Cyk, i kolejna opłata idzie w górę. Zaraz będzie strach włączyć czajnik

Konrad Bagiński
23 października 2023, 09:39 • 1 minuta czytania
Każdy, kto używa prądu, zapłaci więcej. Pomimo zapewnień, że opłata kogeneracyjna nie wzrośnie, resort Anny Moskwy właśnie ją po cichutku podwyższył. I to od razu o prawie 25 proc. Wiemy, jak to się przełoży na nasze rachunki.
Od nowego roku znów zapłacimy więcej za prąd. Rośnie jedna z opłat Fot. Bartlomiej Magierowski/East News
Więcej ciekawych artykułów znajdziesz na stronie głównej

Teraz pewnie zastanawiacie się, co to do diaska jest opłata kogeneracyjna? Cóż, płacimy ją wszyscy w rachunkach za prąd, proporcjonalnie do ilości pobranej energii. Pobrane z niej pieniądze mają iść na wsparcie jednoczesnej produkcji energii elektrycznej oraz energii cieplnej. To jest właśnie kogeneracja w teorii. W praktyce polega na budowie elektrociepłowni.

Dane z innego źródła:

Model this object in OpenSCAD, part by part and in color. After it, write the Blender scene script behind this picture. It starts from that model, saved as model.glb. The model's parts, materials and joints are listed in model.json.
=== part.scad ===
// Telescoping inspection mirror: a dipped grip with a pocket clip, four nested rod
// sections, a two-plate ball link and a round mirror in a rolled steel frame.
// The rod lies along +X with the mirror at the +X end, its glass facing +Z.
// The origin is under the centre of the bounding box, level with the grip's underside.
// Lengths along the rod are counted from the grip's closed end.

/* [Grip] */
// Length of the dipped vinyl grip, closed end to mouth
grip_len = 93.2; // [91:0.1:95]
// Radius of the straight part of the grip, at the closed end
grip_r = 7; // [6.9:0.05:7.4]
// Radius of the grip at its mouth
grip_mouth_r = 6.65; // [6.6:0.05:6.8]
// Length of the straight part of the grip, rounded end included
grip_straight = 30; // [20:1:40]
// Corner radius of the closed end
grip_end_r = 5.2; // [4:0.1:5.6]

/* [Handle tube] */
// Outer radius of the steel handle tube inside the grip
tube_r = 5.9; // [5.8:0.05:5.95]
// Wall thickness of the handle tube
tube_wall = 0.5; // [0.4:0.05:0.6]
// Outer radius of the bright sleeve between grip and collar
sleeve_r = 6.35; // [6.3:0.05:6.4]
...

Dzięki kogeneracji bardziej efektywnie wykorzystuje się paliwa. W klasycznej elektrowni marnuje się bardzo dużo ciepła. Jeśli wykorzysta się je do ogrzewania (wody, mieszkań, firm), zmniejsza się koszty obu rodzajów energii i redukuje koszty środowiskowe.

Ile płacimy za kogenerację?

To jedna z wielu opłat na naszych rachunkach za energię. Wprowadzono ją w roku 2019, jej wysokość ciągle rośnie, i to dość dynamicznie. Od 1 stycznia 2023 koszt opłaty kogeneracyjnej wzrósł o 0,90 zł, obecnie opłata kogeneracyjna wynosi 4,96 zł/MWh. Rok wcześniej było to 4,06 zł/MWh.

W piątek 20 października opublikowane zostało rozporządzenie Ministerstwa Klimatu i Środowiska, które podnosi opłatę kogeneracyjną do 6,18 zł za MWh od 1 stycznia 2024 roku.

"Stawka opłaty kogeneracyjnej w znikomym stopniu będzie wpływać na rachunki odbiorców końcowych energii elektrycznej" – czytamy w piątkowym rozporządzeniu. Zakładając, że średnie roczne zużycie prądu to 3 MWh, gospodarstwo domowe straci rocznie średnio ok. 18,53 zł.

"Wzrost wysokości stawki opłaty kogeneracyjnej zostanie skompensowany zmianą wysokości stawki opłaty OZE" – wskazał resort Anny Moskwy.

Za prąd płacimy krocie

Pisaliśmy już w INNPoland.pl, że rzeczywisty średni koszt energii elektrycznej w gospodarstwach domowych wzrósł w pierwszej połowie 2023 roku o niemal 30 proc. To największy roczny wzrost po 1989 roku. Najbardziej odczuły to rodziny korzystające z taryf dwustrefowych.

W "tańszej" strefie płacą w tym roku nawet o 180 proc. więcej – pisze Bartłomiej Derski w serwisie wysokienapiecie.pl. Opiera się na ujawnionych właśnie danych Agencji Rynku Energii. Zbiera ona dane o rzeczywistych cenach prądu.

Jak wylicza Derski, w pierwszej połowie 2023 roku średnie stawki za prąd w gospodarstwach domowych wzrosły o niemal 30 proc. rok do roku. To największy roczny wzrost po 1989 roku.

W pierwszej połowie 2022 roku gospodarstwa domowe płaciły średnio 73,9 gr/kWh brutto. W tym roku, w identycznym okresie, ta stawka wzrosła do 95,7 gr za kilowatogodzinę. Mowa o wszystkich składnikach ceny, nie tylko samej energii.

Czemu ceny wzrosły?

Wysokienapiecie.pl wymienia kilka powodów. Jednym z nich jest wzrost akcyzy (0,5 gr/kWh), podwyższony z 5 do 23 proc. podatek VAT oraz wyższa stawka ponad limit (niedawno został podwyższony z 2000 do 3000 kWh).

Uderza to na przykład w rodziny ogrzewające domy prądem. W tym roku płacą one prawie 3 razy więcej, niż rok wcześniej.

Serwis przypomina, że cena prądu została teoretycznie zamrożona. Gdyby nie to, już płacilibyśmy ponad 1 zł/kWh netto. Ale i tak płacimy, bo przecież rząd nie ma własnych pieniędzy i nie może tego sfinansować. Stąd choćby podwyższony VAT, z którego państwo zbierze w tym roku ponad 11 mld zł.